[DATA BLOCK]
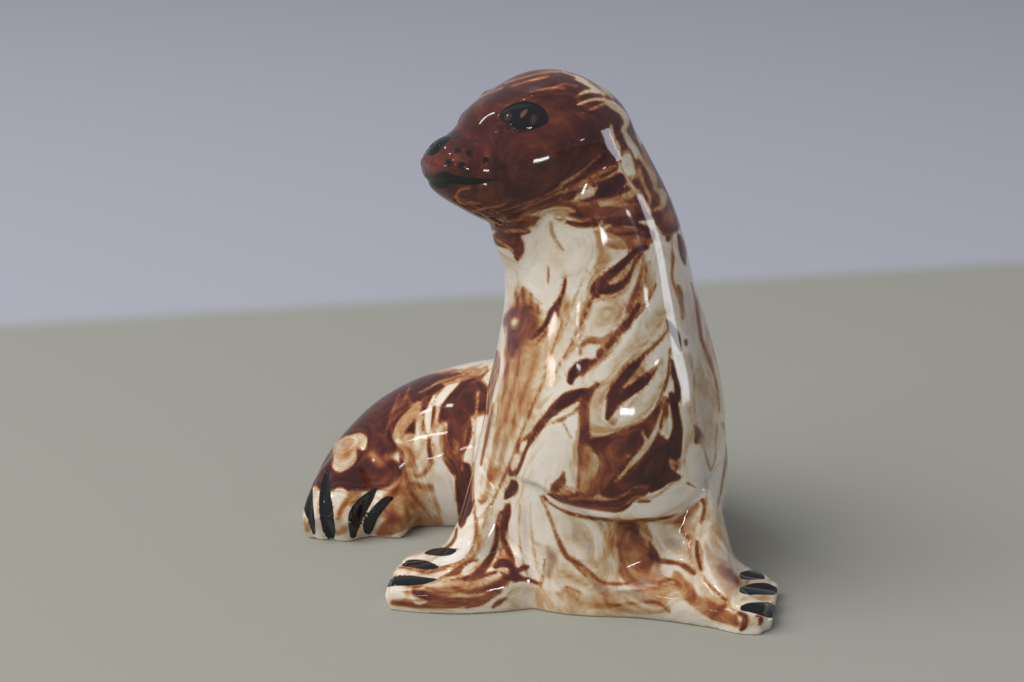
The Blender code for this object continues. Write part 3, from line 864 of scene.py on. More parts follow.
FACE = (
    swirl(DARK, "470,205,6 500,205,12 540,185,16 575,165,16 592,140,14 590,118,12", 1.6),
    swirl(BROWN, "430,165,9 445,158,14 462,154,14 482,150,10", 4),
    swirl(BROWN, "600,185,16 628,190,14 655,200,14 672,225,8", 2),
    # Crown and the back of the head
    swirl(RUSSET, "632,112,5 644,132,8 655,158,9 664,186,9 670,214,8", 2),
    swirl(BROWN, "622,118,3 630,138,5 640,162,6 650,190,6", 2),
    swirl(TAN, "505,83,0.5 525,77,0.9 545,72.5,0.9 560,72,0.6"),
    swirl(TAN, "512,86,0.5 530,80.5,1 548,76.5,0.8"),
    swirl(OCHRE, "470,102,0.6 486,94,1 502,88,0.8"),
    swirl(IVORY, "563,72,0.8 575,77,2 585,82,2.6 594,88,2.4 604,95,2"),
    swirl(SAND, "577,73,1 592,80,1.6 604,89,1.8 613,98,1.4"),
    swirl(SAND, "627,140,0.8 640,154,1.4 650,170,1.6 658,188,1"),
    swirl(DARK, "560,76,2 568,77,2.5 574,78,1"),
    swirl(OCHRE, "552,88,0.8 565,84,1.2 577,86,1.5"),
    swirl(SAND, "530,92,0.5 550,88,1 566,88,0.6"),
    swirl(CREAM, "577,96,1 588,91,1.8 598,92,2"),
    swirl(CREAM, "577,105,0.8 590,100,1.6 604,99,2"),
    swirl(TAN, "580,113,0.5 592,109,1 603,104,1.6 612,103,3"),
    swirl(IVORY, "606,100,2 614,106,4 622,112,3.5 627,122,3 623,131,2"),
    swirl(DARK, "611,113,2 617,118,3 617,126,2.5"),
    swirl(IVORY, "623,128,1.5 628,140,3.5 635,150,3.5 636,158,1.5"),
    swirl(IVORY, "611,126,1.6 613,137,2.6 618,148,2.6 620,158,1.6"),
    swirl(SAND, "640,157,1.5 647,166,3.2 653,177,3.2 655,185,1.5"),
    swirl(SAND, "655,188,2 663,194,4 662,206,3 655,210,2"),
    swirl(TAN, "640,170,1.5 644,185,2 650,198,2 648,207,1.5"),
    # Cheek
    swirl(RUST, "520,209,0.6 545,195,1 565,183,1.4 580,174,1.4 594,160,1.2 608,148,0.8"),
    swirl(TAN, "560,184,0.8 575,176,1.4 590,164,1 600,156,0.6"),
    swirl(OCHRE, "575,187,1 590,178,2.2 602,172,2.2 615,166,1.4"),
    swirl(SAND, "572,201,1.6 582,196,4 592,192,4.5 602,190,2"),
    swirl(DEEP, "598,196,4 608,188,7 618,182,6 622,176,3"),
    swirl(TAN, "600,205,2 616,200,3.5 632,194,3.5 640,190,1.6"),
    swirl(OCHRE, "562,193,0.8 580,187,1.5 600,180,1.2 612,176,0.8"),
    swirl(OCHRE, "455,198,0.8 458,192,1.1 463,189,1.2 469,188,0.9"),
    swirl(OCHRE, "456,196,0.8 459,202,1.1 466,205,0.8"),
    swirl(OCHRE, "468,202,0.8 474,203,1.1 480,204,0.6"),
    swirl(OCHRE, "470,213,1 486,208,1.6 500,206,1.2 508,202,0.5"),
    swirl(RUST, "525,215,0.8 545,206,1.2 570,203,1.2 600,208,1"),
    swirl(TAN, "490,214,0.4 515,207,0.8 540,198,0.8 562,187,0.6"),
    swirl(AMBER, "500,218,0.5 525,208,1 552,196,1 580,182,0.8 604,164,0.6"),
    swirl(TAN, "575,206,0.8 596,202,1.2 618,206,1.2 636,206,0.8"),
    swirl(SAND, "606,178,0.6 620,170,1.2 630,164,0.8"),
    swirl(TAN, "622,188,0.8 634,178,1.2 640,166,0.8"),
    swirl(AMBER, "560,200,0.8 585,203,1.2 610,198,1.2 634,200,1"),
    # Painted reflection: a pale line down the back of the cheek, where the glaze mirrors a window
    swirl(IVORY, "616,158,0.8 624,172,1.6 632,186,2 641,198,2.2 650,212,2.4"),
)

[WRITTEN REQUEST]
Give the listing again, word for word.

[FINAL RESULT]
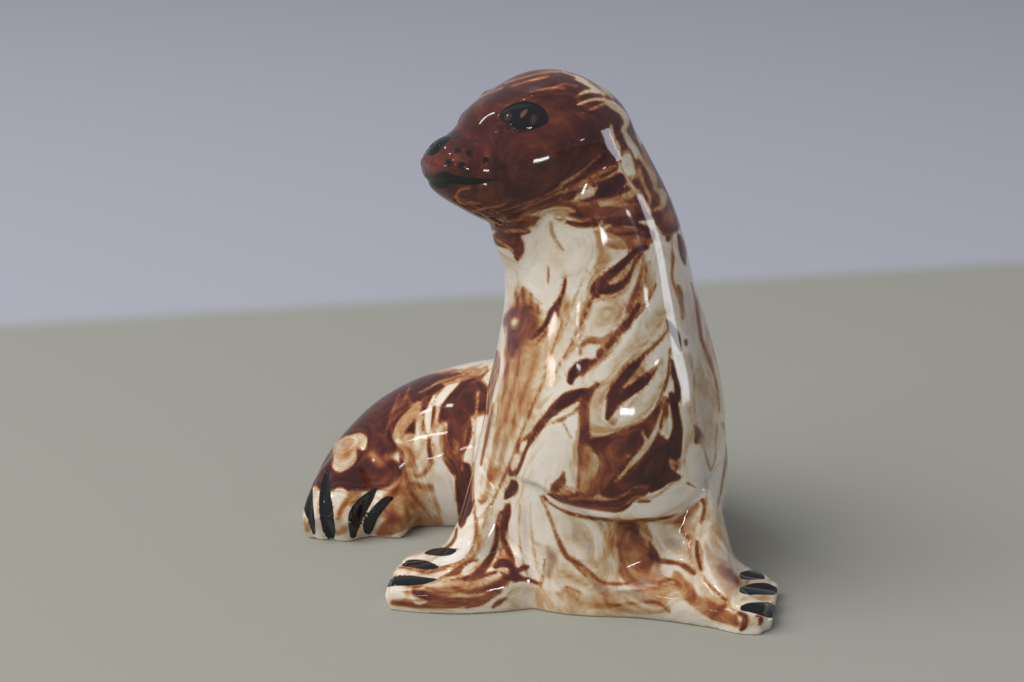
The Blender code for this object continues. Write part 3, from line 864 of scene.py on. More parts follow.
FACE = (
    swirl(DARK, "470,205,6 500,205,12 540,185,16 575,165,16 592,140,14 590,118,12", 1.6),
    swirl(BROWN, "430,165,9 445,158,14 462,154,14 482,150,10", 4),
    swirl(BROWN, "600,185,16 628,190,14 655,200,14 672,225,8", 2),
    # Crown and the back of the head
    swirl(RUSSET, "632,112,5 644,132,8 655,158,9 664,186,9 670,214,8", 2),
    swirl(BROWN, "622,118,3 630,138,5 640,162,6 650,190,6", 2),
    swirl(TAN, "505,83,0.5 525,77,0.9 545,72.5,0.9 560,72,0.6"),
    swirl(TAN, "512,86,0.5 530,80.5,1 548,76.5,0.8"),
    swirl(OCHRE, "470,102,0.6 486,94,1 502,88,0.8"),
    swirl(IVORY, "563,72,0.8 575,77,2 585,82,2.6 594,88,2.4 604,95,2"),
    swirl(SAND, "577,73,1 592,80,1.6 604,89,1.8 613,98,1.4"),
    swirl(SAND, "627,140,0.8 640,154,1.4 650,170,1.6 658,188,1"),
    swirl(DARK, "560,76,2 568,77,2.5 574,78,1"),
    swirl(OCHRE, "552,88,0.8 565,84,1.2 577,86,1.5"),
    swirl(SAND, "530,92,0.5 550,88,1 566,88,0.6"),
    swirl(CREAM, "577,96,1 588,91,1.8 598,92,2"),
    swirl(CREAM, "577,105,0.8 590,100,1.6 604,99,2"),
    swirl(TAN, "580,113,0.5 592,109,1 603,104,1.6 612,103,3"),
    swirl(IVORY, "606,100,2 614,106,4 622,112,3.5 627,122,3 623,131,2"),
    swirl(DARK, "611,113,2 617,118,3 617,126,2.5"),
    swirl(IVORY, "623,128,1.5 628,140,3.5 635,150,3.5 636,158,1.5"),
    swirl(IVORY, "611,126,1.6 613,137,2.6 618,148,2.6 620,158,1.6"),
    swirl(SAND, "640,157,1.5 647,166,3.2 653,177,3.2 655,185,1.5"),
    swirl(SAND, "655,188,2 663,194,4 662,206,3 655,210,2"),
    swirl(TAN, "640,170,1.5 644,185,2 650,198,2 648,207,1.5"),
    # Cheek
    swirl(RUST, "520,209,0.6 545,195,1 565,183,1.4 580,174,1.4 594,160,1.2 608,148,0.8"),
    swirl(TAN, "560,184,0.8 575,176,1.4 590,164,1 600,156,0.6"),
    swirl(OCHRE, "575,187,1 590,178,2.2 602,172,2.2 615,166,1.4"),
    swirl(SAND, "572,201,1.6 582,196,4 592,192,4.5 602,190,2"),
    swirl(DEEP, "598,196,4 608,188,7 618,182,6 622,176,3"),
    swirl(TAN, "600,205,2 616,200,3.5 632,194,3.5 640,190,1.6"),
    swirl(OCHRE, "562,193,0.8 580,187,1.5 600,180,1.2 612,176,0.8"),
    swirl(OCHRE, "455,198,0.8 458,192,1.1 463,189,1.2 469,188,0.9"),
    swirl(OCHRE, "456,196,0.8 459,202,1.1 466,205,0.8"),
    swirl(OCHRE, "468,202,0.8 474,203,1.1 480,204,0.6"),
    swirl(OCHRE, "470,213,1 486,208,1.6 500,206,1.2 508,202,0.5"),
    swirl(RUST, "525,215,0.8 545,206,1.2 570,203,1.2 600,208,1"),
    swirl(TAN, "490,214,0.4 515,207,0.8 540,198,0.8 562,187,0.6"),
    swirl(AMBER, "500,218,0.5 525,208,1 552,196,1 580,182,0.8 604,164,0.6"),
    swirl(TAN, "575,206,0.8 596,202,1.2 618,206,1.2 636,206,0.8"),
    swirl(SAND, "606,178,0.6 620,170,1.2 630,164,0.8"),
    swirl(TAN, "622,188,0.8 634,178,1.2 640,166,0.8"),
    swirl(AMBER, "560,200,0.8 585,203,1.2 610,198,1.2 634,200,1"),
    # Painted reflection: a pale line down the back of the cheek, where the glaze mirrors a window
    swirl(IVORY, "616,158,0.8 624,172,1.6 632,186,2 641,198,2.2 650,212,2.4"),
)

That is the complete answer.